The challenge is that those with disabilities or impairments inherently want to do things themselves as much as possible. However, it is difficult for them to do some of those things by themselves. Despite the challenges, they still insist on being able to do it for themselves rather than have someone do it for them. This is probably the honest feeling most people with disabilities or impairments have. My wish is that all people can have confidence that they can do things themselves, with the help of tools such as robots. The more positive experiences they have with these tools, the more likely they will become, motivated to then take on another challenge or an even more significant challenge than they would have otherwise. Hopefully, this can all be communicated via my participation in the relay.”
It is not just words either – Goto is doing his best to promote this message as he practices running with his Human Support Robot partner for the relay, along with his colleagues.

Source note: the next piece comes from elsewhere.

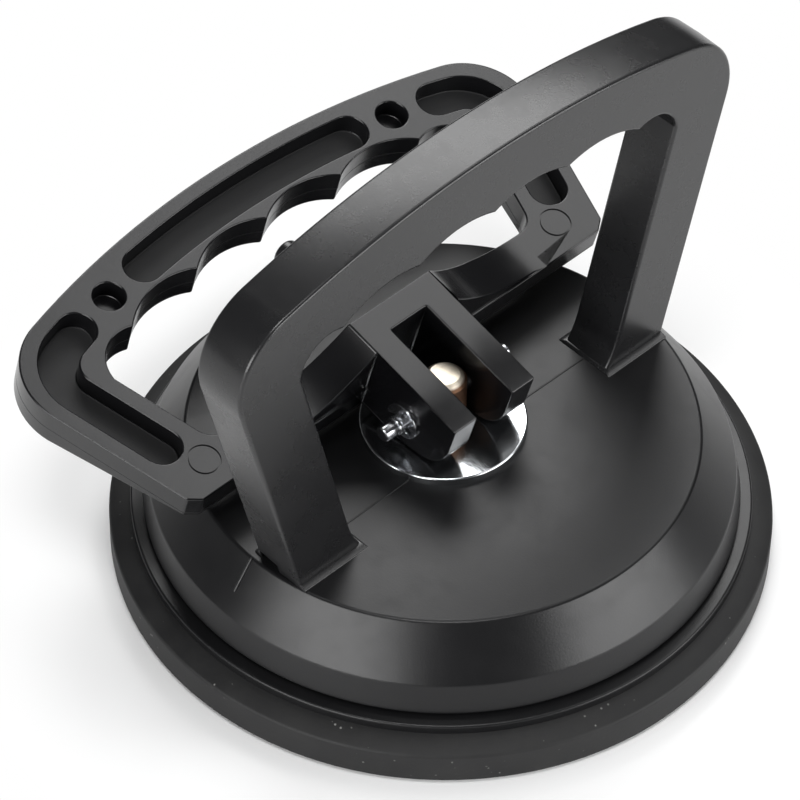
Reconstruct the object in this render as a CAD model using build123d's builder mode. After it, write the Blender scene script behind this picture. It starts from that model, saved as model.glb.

“Running on my own is already challenging enough; however, I believe there is meaning in running together with a robot as a partner. My role is to carry the torch while the robot is there to provide support. As technology advances, so will our experiences, allowing us to do things that have never been done before. By seeing me with a robot, I want people in situations like mine to get excited and realize that they can also obtain 'freedom of movement,’ which I hope will inspire them to take on new challenges.”
Goto hopes to help create a society where dreams can be achieved with robots. Catching a glimpse of Goto and a Human Support Robot working together, the robot as his colleague as well as partner holding the Olympic Torch together, one can’t help but imagine what a day in the future might be like – a future that may come soon.